Google Chief Executive Sundar Pichai has said AI could be more profound than the invention of fire or electricity. Vinod Khosla, founder of venture-capital firm Khosla Ventures, declared last year that within 10 years, AI will take on “80% of 80% of the jobs that exist today.”

“The need to work in society will disappear within 25 years for those countries that adapt these technologies,” Khosla said in an interview with The Wall Street Journal.

And yet, the technology has also led to stark warnings about the future of humanity. Earlier this week, Japan’s largest telecommunications company and the country’s biggest newspaper cautioned in a manifesto that unless AI is restrained, “in the worst-case scenario, democracy and social order could collapse, resulting in wars.”

They called on Japanese lawmakers to pass legislation to restrain AI, pointing to rising concern about the AI programs U.S.-based companies have been developing.

In the U.S., the Biden administration last year invoked emergency federal powers to compel major AI companies to notify the government when developing systems that pose a serious risk to national security.

Is it all overblown?


Gary Marcus has cast doubt on Musk’s belief that AI will quickly outsmart humans. 

Still, some experts say predictions of AI’s transformative powers have been overblown.

Gary Marcus, a cognitive scientist who sold an AI startup to Uber in 2016, said generative AI may one day approach a level where it can transform society. But there has to be vast improvements to approach the level of change produced by the internet or even smartphones, he said.

“It’s possible as we make new discoveries and build better AI, much better than we have right now, that eventually AI could be transformative for the good,” Marcus said in an interview.

Generative AI programs currently make too many mistakes, are unreliable and have a superficial understanding of the world, Marcus said.

In the short term, he said it is implausible that AI will approach human intelligence by the end of next year, like Musk predicted. Surpassing all of human intelligence in the next five years is also far-fetched, he said.

“There are many foundational problems in understanding the physical and psychological world that these machines have not yet solved,” Marcus said.

Marcus offered to wager $1 million with Musk that his prediction of AI becoming smarter than a human by next year turns out to be wrong.
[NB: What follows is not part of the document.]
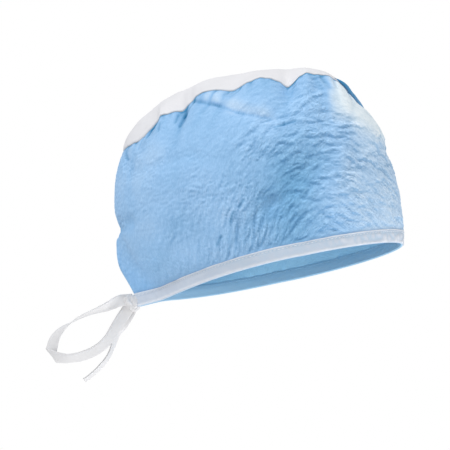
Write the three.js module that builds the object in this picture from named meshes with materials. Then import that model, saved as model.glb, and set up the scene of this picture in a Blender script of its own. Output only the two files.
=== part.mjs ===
// Tie-back surgical cap, as it sits on a head.
//
// A blue crepe side panel goes round the head and is gathered into a long white crown panel.
// White tape is folded over the side panel's lower edge. Behind the head the tape's two ends
// are drawn together and knotted, and go on as a loop and a loose tail.
//
// Millimetres. +X is the forehead, +Y the wearer's left, +Z up. The origin is the middle of
// the head opening, which is tilted: the front of the brim is higher than the back.

import * as THREE from 'three';

// ---------------------------------------------------------------- driving dimensions

const PANEL_WALL = 1.0;
const SEAM_ALLOWANCE = 5;
const SEAM_GAP = 0.7;
const SEWN_GAP = 0.35;

const BINDING_WIDTH = 9.5;
const BINDING_WALL = 0.8;

const TAPE_WIDTH = 9.0;
const TAPE_WALL = 1.0;

// The crown's height over its seam, how much fuller it is behind, and the powers of the curves
// by which it runs out: in front, behind, and from the middle to the seam.
const CROWN_RISE = 14.5;
const CROWN_FULLNESS = 0.45;
const CROWN_FRONT_CURVE = 2.5;
const CROWN_BACK_CURVE = 5;
const CROWN_ROUNDNESS = 2.2;

// The sewn allowances of the crown seam point at this place inside the head.
const HEAD_CENTRE = new THREE.Vector3(-15, 0, 60);

// Half of the slit behind the head, which the knot draws together, and how softly the two
// sides come together in front of it.
const SLIT_HALF = 2.8;
const CORNER_EASE = 0.1;

// Levels of the side panel, as in RINGS: where its folds begin above the brim and are at their
// full depth, and where the seam's gathers begin.
const FOLDS_BEGIN = 0.07;
const FOLDS_FULL = 0.25;
const GATHERS_BEGIN = 0.7;

const KNOT = { front: -105.5, back: -112.6, top: -15.4, bottom: -27.2, halfDepth: 3.8, bevel: 1.6 };

const BLUE = 0x9fc5e8;
const WHITE = 0xf2f4f6;
const TAPE_WHITE = 0xe4ebf2;

// ---------------------------------------------------------------- mesh fineness

const STATIONS = 46;
const CROWN_CELLS = 8;
const FRONT_SHARE = 0.4;
const TAPE_STEP = 3.2;

// Where a tape bends within its own width, its section is stretched to keep the width, but no
// more than this share of a straight cut.
const LEAST_SLANT = 0.6;

// The heights of the side panel's rows, as shares of the way from the brim to the crown seam.
// The first cell is as high as the binding, and the slit ends at the row SLIT_TOP_ROW.
const ROWS = [0, 0.07, 0.15, 0.23, 0.31, 0.39, 0.49, 0.59, 0.69, 0.79, 0.87, 0.94, 1];
const SLIT_TOP_ROW = 5;

// ---------------------------------------------------------------- the form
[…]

A representative for Musk didn’t respond to a request for a comment about the wager.

Damion Hankejh, chief executive of Ingk, a startup semiconductor company, also has doubts about Musk’s prediction. He has offered to put up an additional $9 million as part of Marcus’s wager.

Hankejh says he is bullish on the future of AI, saying it will be the next tech renaissance. But he doesn’t think current AI systems will advance enough to surpass human intelligence.
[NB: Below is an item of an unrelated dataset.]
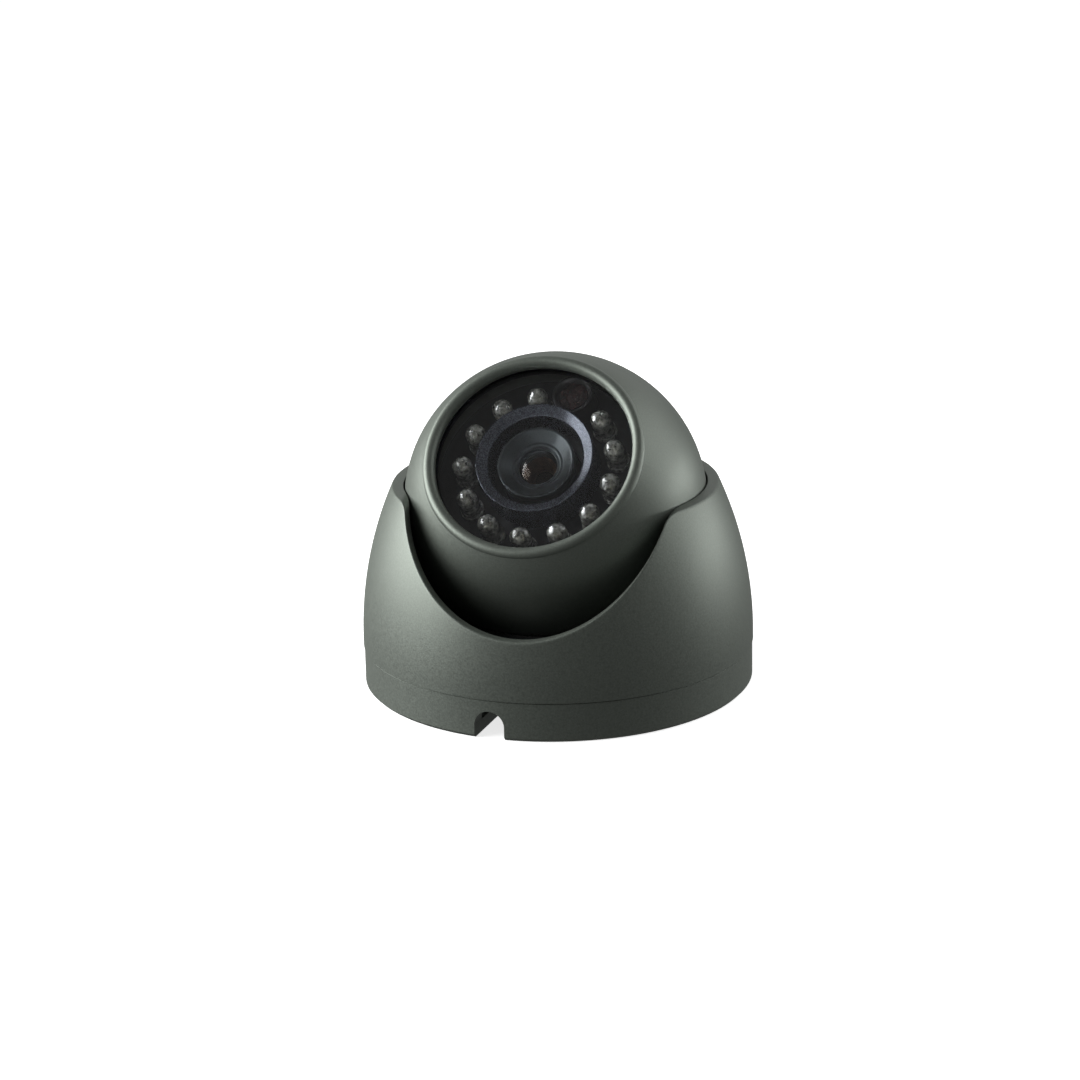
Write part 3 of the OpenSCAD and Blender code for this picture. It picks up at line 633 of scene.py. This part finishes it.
def area_light(name, azimuth, elevation, distance, width, height, power):
    """A soft panel that faces the target and that the camera doesn't see."""
    place = TARGET + outward(azimuth, elevation) * distance
    light = bpy.data.lights.new(name, "AREA")
    light.shape = "RECTANGLE"
    light.size = width
    light.size_y = height
    light.energy = power
    obj = bpy.data.objects.new(name, light)
    bpy.context.scene.collection.objects.link(obj)
    obj.location = place
    obj.rotation_euler = (TARGET - place).to_track_quat("-Z", "Y").to_euler()
    obj.visible_camera = False


# Name, azimuth and elevation in degrees, distance, width, height, and power in watts
LIGHTS = [
    ("left softbox", -82, 20, 0.8, 0.95, 0.65, 13.4),
    ("right softbox", 112, 32, 0.9, 1.0, 0.55, 3.1),
    ("low right panel", 120, 3, 0.6, 0.35, 0.06, 0.9),
    ("back softbox", 178, 32, 0.9, 0.8, 0.8, 1.0),
]
for row in LIGHTS:
    area_light(*row)

WORLD_STRENGTH = 0.15
studio = bpy.data.worlds.new("studio")
bpy.context.scene.world = studio
studio.use_nodes = True
studio.node_tree.nodes["Background"].inputs["Color"].default_value = (1, 1, 1, 1)
studio.node_tree.nodes["Background"].inputs["Strength"].default_value = WORLD_STRENGTH

# The floor glows to look as pale as the photo's background, and shows in no gloss and lights no surface
FLOOR_SIZE = 60
bpy.ops.mesh.primitive_plane_add(size=FLOOR_SIZE)
floor = bpy.context.object
floor.name = "floor"
floor_paint = material("floor", (0.9, 0.9, 0.9), 0, 0.8, grain=5, tint=0.003, rough_swing=0.02,
                       Emission_Color=(1, 1, 1, 1), Emission_Strength=0.75)
floor.data.materials.append(floor_paint)
floor.visible_glossy = False
floor.visible_diffuse = False

CAMERA_AZIMUTH, CAMERA_ELEVATION, CAMERA_LEAN = 12.0, 17.32, 1.09
CAMERA_DISTANCE = 0.8
camera_data = bpy.data.cameras.new("camera")
camera = bpy.data.objects.new("camera", camera_data)
bpy.context.scene.collection.objects.link(camera)
to_camera = outward(CAMERA_AZIMUTH, CAMERA_ELEVATION)
aim = (-to_camera).to_track_quat("-Z", "Y").to_matrix().to_4x4()
upright = Matrix.Translation(TARGET + to_camera * CAMERA_DISTANCE) @ aim
camera.matrix_world = upright @ Matrix.Rotation(-math.radians(CAMERA_LEAN), 4, "Z")
camera_data.sensor_width = 36
camera_data.lens = 111.53
camera_data.shift_x = -0.01496
camera_data.shift_y = -0.02244
bpy.context.scene.camera = camera
bpy.context.scene.view_settings.view_transform = "Standard"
“It’s never going to happen,” Hankejh said. “Digital math machines aren’t brains.”

‘A lot of hype’


Rene Haas at a Wall Street Journal event in 2023. 

“There’s a lot of hype in AI right now,” says Angel Vossough, the co-founder and chief executive of BetterAI, which is working on an AI wine-recommendation tool.

She says AI systems are good at analyzing large data sets, and can make predictions or speed up productivity. But they are nowhere near being as intelligent as humans, she said, as a big part of human intelligence is emotional intelligence.

“It needs to connect, understand and respond to human emotions in a way that actually feels authentic and meaningful,” she said. “I don’t think we’re anywhere close.”

Another issue with the AI boom: It is straining resources like electricity. Chip-design company
Arm is funding efforts studying how to make AI applications more energy efficient.

Rene Haas, chief executive of Arm, said Tuesday that AI data centers could consume as much as 20% to 25% of U.S. power requirements by the end of the decade, up from about 4% or less today.

Dimon said JPMorgan now employs more than 2,000 AI and machine-learning experts after first experimenting with the technology more than a decade ago.

He said he envisions AI will help reimagine business workflows throughout the bank.

“While we do not know the full effect or the precise rate at which AI will change our business—or how it will affect society at large—we are completely convinced the consequences will be extraordinary,” Dimon said in his letter to shareholders.